Jaksa Agung Tentukan Tuntutan Kasus Pelecehan Seksual IWAS
Jaksa penuntut umum masih menunggu arahan Kejaksaan Agung terkait tuntutan kasus pelecehan seksual yang dilakukan IWAS alias Agus, seorang penyandang disabilitas, di Mataram.

Kasus pelecehan seksual yang dilakukan oleh IWAS alias Agus, seorang penyandang disabilitas, di Mataram, Nusa Tenggara Barat (NTB) memasuki babak baru. Jaksa penuntut umum (JPU) masih menunggu arahan dari Kejaksaan Agung terkait tuntutan yang akan diajukan. Sidang lanjutan telah digelar pada Senin, 24 Maret 2024, dengan agenda pemeriksaan terdakwa.
Perkara ini menarik perhatian publik karena melibatkan seorang penyandang disabilitas sebagai terdakwa. Proses penentuan tuntutan pun membutuhkan pertimbangan matang dari Kejaksaan Agung. "Kami masih menunggu dari Kejaksaan Agung, karena ini sifatnya menarik perhatian," ungkap Dina Kurinawati, perwakilan tim JPU.
Meskipun ancaman hukuman maksimal mencapai 16 tahun penjara, JPU memastikan akan merujuk pada dakwaan dan fakta persidangan dalam menentukan tuntutan. Namun, arahan dari Kejaksaan Agung tetap menjadi penentu akhir sebelum tuntutan resmi disampaikan kepada majelis hakim.
Pemeriksaan Terdakwa dan Pengakuan yang Bertentangan
Dalam sidang lanjutan, terdakwa IWAS alias Agus menjalani pemeriksaan. Ia membantah semua tuduhan yang dilayangkan kepadanya. "Tadi IWAS memang tidak di sumpah, sah-sah saja dia membantah dan tidak mengaku perbuatannya. Dia tetap membela diri dan tidak mengakui perbuatannya, walaupun beberapa hal itu dia bohong," jelas Dina Kurinawati.

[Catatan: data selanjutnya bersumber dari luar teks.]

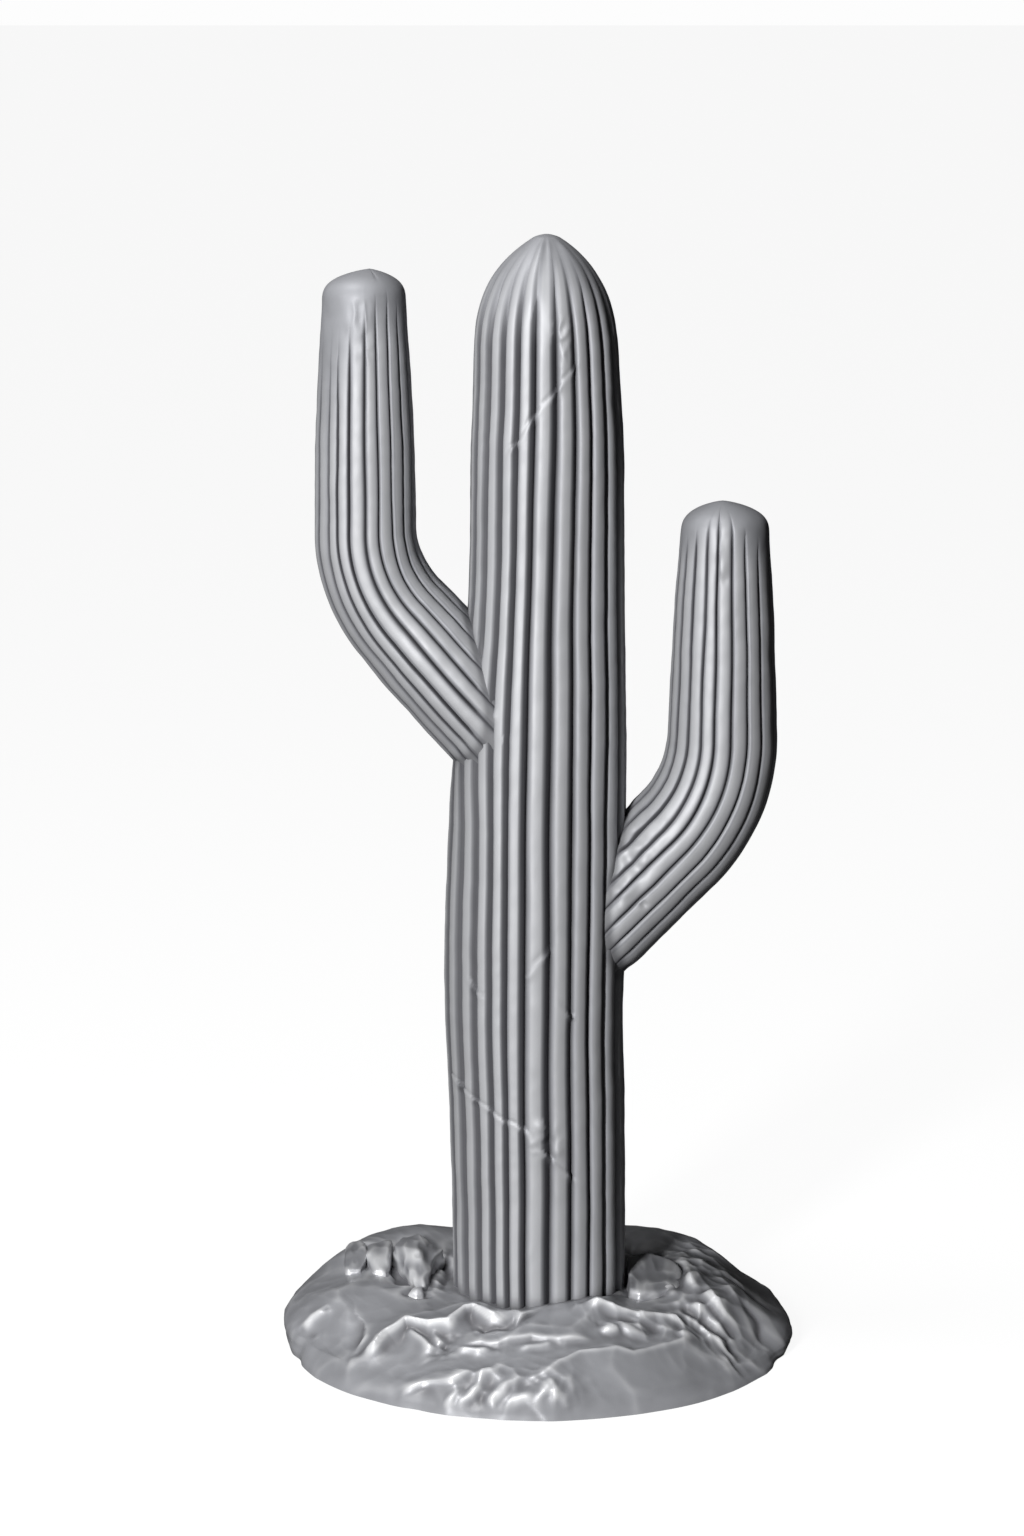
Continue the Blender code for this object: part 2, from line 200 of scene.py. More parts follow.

Salah satu poin penting yang dibantah Agus adalah aktivitasnya di tempat penginapan. Ia menolak mengakui pernah membawa korban ke lokasi tersebut. Lebih lanjut, Agus juga mengaku tidak mengenal korban, hanya mengenal satu orang yang melaporkan kejadian tersebut.
Meskipun demikian, JPU tetap berpegang teguh pada keyakinan dakwaan. "Atas keterangan Agus dalam persidangan, Jaksa Penuntut Umum hingga akhir persidangan menyatakan tetap pada keyakinan dakwaan," tegas Dina.
Sidang akan dilanjutkan pada 14 April mendatang dengan agenda pemeriksaan saksi a de charge dari penasihat hukum. Penasihat hukum terdakwa, Dony, menyatakan akan menghadirkan tiga orang saksi, dua di antaranya adalah saksi ahli untuk meringankan tuntutan terhadap kliennya.
Tuntutan dan Masa Depan Kasus
JPU menyatakan bahwa ancaman hukuman untuk IWAS adalah di atas lima tahun penjara, mengingat ancaman hukuman maksimal berdasarkan pasal yang diterapkan adalah 16 tahun. Namun, proses penentuan besaran hukuman masih menunggu arahan dari Kejaksaan Agung. Keputusan Kejaksaan Agung akan sangat menentukan masa depan kasus ini.
Proses hukum ini menyoroti pentingnya penanganan kasus pelecehan seksual yang melibatkan penyandang disabilitas. Pertimbangan khusus perlu diberikan dalam menentukan tuntutan dan memastikan keadilan ditegakkan bagi semua pihak yang terlibat. Publik menantikan arahan Kejaksaan Agung dan putusan pengadilan selanjutnya.
Sidang selanjutnya akan menentukan arah kasus ini. Kesaksian dan bukti-bukti yang diajukan akan menjadi pertimbangan utama bagi majelis hakim dalam mengambil keputusan. Proses hukum ini diharapkan dapat memberikan keadilan bagi korban dan memberikan pembelajaran bagi masyarakat tentang pentingnya perlindungan terhadap korban pelecehan seksual.